Considered something of a dud when released, this Don Siegel/Charles Bronson espionage thriller now looks considerably better. As director-for-hire, Siegel can’t do much to camouflage the farfetched ‘sleeper-agent’ plot (very MANCHURIAN CANDIDATE/’62), but there’s a lot of pleasure in getting reacquainted with his clean, direct, all but styleless efficiency that has him parsing action & exposition without a wasted move.
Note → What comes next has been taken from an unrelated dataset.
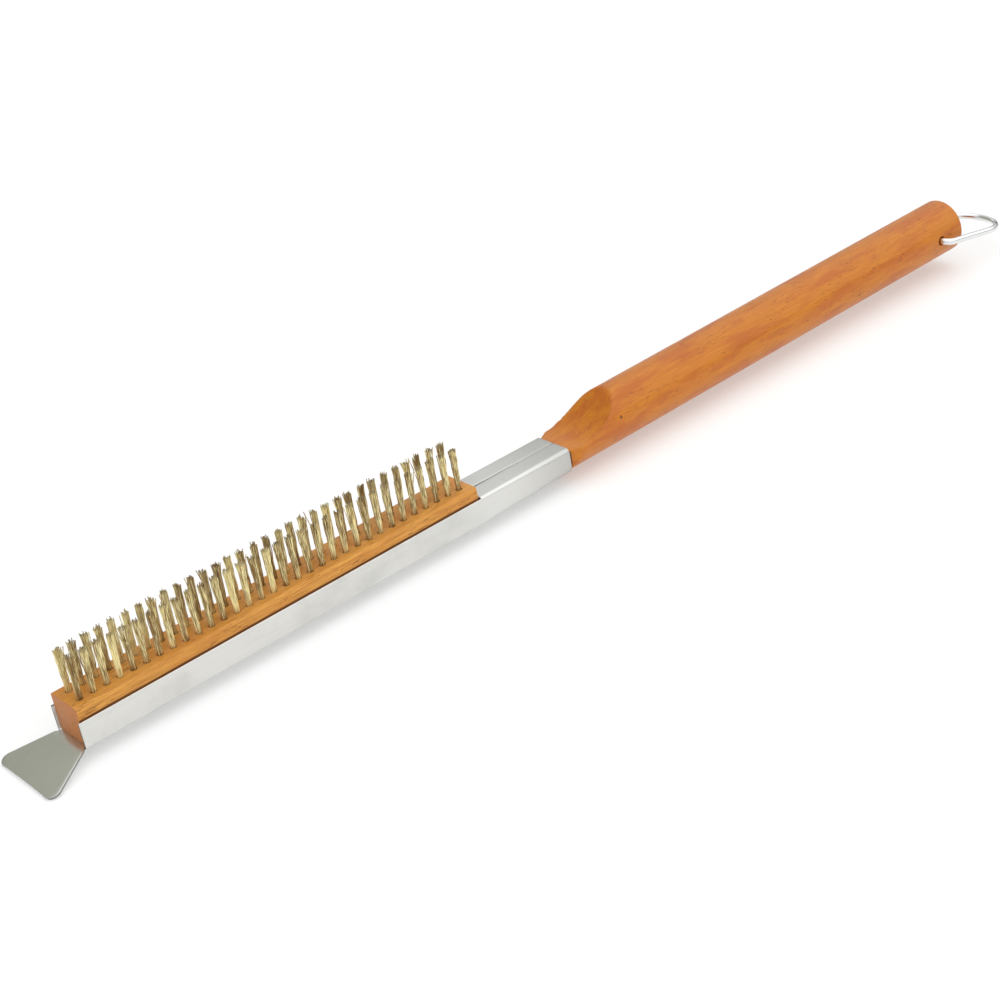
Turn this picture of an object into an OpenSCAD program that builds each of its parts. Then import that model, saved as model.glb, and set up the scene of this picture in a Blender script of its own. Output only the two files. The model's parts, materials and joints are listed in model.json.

Bronson’s natural reserve as an actor is very effective as a Russian agent who’s sent Stateside to stop Donald Pleasance’s rogue KGB officer from activating middle-aged sleeper-agents after a couple of decades hibernation. (Amazingly, their ammo’s right on hand, and their suicide pills still potent 20 yrs after their expiration date!) As an age-appropriate partner, Lee Remick works surprisingly well with Bronson, watch their body language in a tight plane interior, but not even Don Siegel can make anything but hash out of a C.I.A. manhunt that plays like an afterthought. Fun ‘70s-era computers, though. Michael Butler’s sharp lensing comes up pretty soft in the current DVD transfer, but don’t hold your breath for an upgrade.

DOUBLE-BILL: Siegel’s next was his last big success, an exceptional reunion with Clint Eastwood on ESCAPE FROM ALCATRAZ/’79.